Since then he went on to further embarrass himself in NASCAR, although he also finished second at Le Mans which is what confuses me somewhat. Surely anyone who wins the Indy 500, the Indycar and F1 championships in only their second year and can also finish second at the Le Mans 24 hour race has to have some talent right? Well then how can Villeneuve be so obviously crap? It doesn’t make any sense!
Now he has decided it is a good idea to set up his own F1 team – presumably with a view to driving himself. Firstly there were rumours that he was getting into bed with the son of Muammar al-Gaddafi, or social revolutionary colonel Gaddafi to most people. Now, call me paranoid, but I find the idea of a Libyan with access to that amount of petrol and other flammable liquid rather unsettling. Although he seems to have distanced himself from those rumours, what that means is he will secretly be funded by the Libyans in exchange for access to advanced Formula 1 technology that will allow Libya to construct a weapon of mass destruction.
He has now decided to form an alliance with Durango – the ex-GP2 team.
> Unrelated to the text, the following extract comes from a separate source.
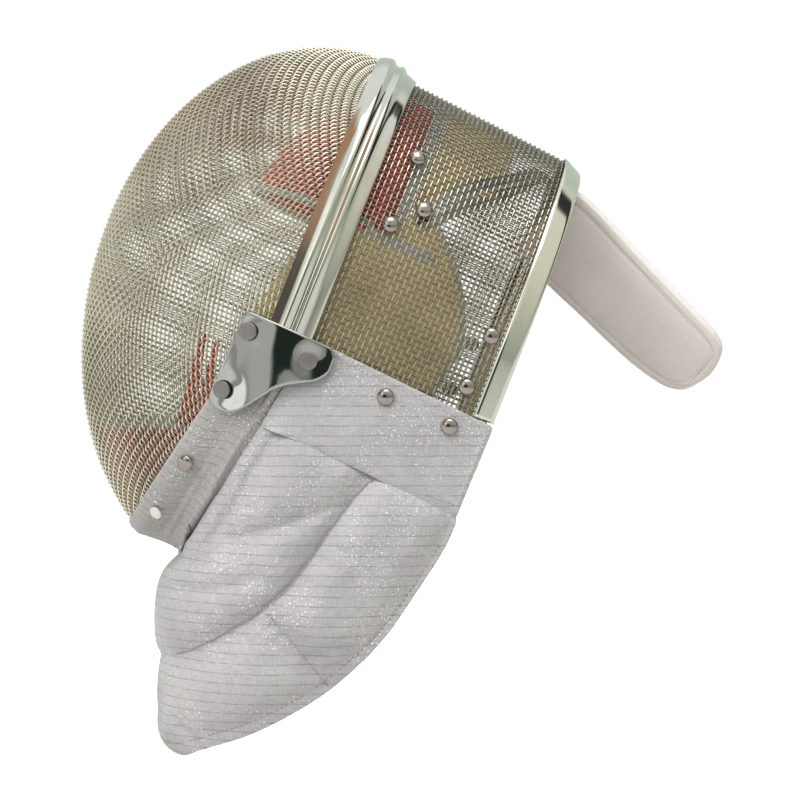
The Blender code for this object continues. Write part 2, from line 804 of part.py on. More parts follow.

So let me get this straight: Arguably the most undeserving champion in Formula 1 history is entering a team secretly funded by terrorists and in partnership with a team that has already folded from a lesser series because it ran out of money. And he doing this because no other Formula 1 team is stupid enough to give him a drive. Well that is going to be a success then.
One only has to look at how much Michael Schumacher is struggling after a 3 year break. This guy was one of the greatest Formula 1 drivers of all time and he has returned with the reigning champions. Does Villeneuve really think he is going to do well?
In many ways I hope he does get a spot on the grid next year because there is a malicious part of me that wants to see how useless Villeneuve Racing will actually be. Rest assured I will be laughing when he fails to qualify for the first race as a result of the re-introduction of the 107% rule.